The copy is weakest, it would seem, in its reflection of the handling of the washes in the lost original. On the figures, the washes are very indecisively placed, so that a sense of any real form that Rosso’s washes might have conveyed is only vaguely realized. Such lack of purpose is not at all the case in the Pandora drawing, where the washes are quite dramatically descriptive of form, or in the Throne of Solomon, where they are set down with careful deliberation. This raises the problem of whether the lost original was so simply drawn merely with pen and ink and wash on white paper. As indicated by two of the copies of the lost drawing for the early version of the Sacrifice, the copyist of the Education of Achilles may have worked from a drawing that also had white highlights and a dark ground. This would account for the penmanship of the copy looking so Rossoesque and the shading not. Instead of reproducing the full technique of Rosso’s drawing, the copyist may have simply copied the pen lines of the original on white paper and then approximated the tonal character of the original with a few insecurely placed washes. Having not begun with a dark ground, he could never achieve the extensive range of values of Rosso’s drawing, the highest tonal level of which would have been created by white highlights. One cannot insist that the copyist worked from a drawing having the appearance of the Albertina Annunciation (Fig.D.43a) and the Petrarch drawing, but it seems likely that he did.

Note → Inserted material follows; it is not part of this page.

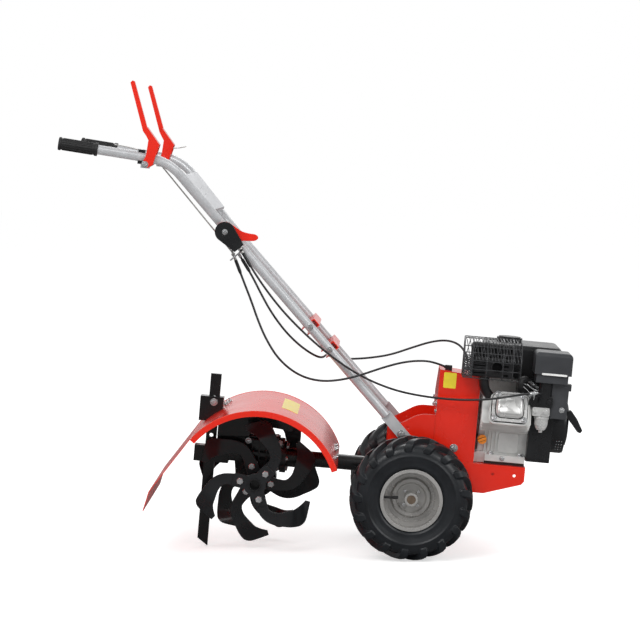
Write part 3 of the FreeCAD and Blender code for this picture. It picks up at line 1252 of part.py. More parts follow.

The attribution of the Achilles drawing to Leonard Thiry, first made by Kusenberg, has been generally accepted, but not by Miles in 1973. The feathery penmanship and vaguely applied washes of the copy do, however, bear a resemblance to those of the Design for a Covered Cup signed Leonard Thierry in the Victoria and Albert Museum (Fig.RD.22). Since the publication of Brugerolles and Guillet on Thiry (1994, 92-128, nos. 32-41, but including other drawings by Thiry as well), our knowledge of this artist as a draughtsman has been significantly enlarged. Beginning as an assistant to Primaticcio and Rosso at Fontainebleau, and the copyist of drawings by the latter, including, in addition to the Education of Achilles, the Allegory of Deceit (Fig.D.56), he developed as a kind of droll pastischer of Rosso’s style, supplying designs for engravings generally attributed to Boyvin but that are possibly by Milan (see RE.5; RE.6; RE.8; RE.9; RE.11, 1-9; RE.13, 1-12; RE.14). As he seems to have left France around 1545, many of these drawings may have been done specifically for Milan, whose activity as an engraver of Rosso’s designs may have begun before Rosso died in November of 1540 (E.102-105, as Milan, but also those prints after Rosso under Boyvin, E.7-17, which do not carry his initial). Thiry may have stepped in to fill the need for Rossoesque inventions immediately after Rosso’s death. Boyvin first appears on the scene in Paris in 1549, working under Milan, who was still alive in 1554.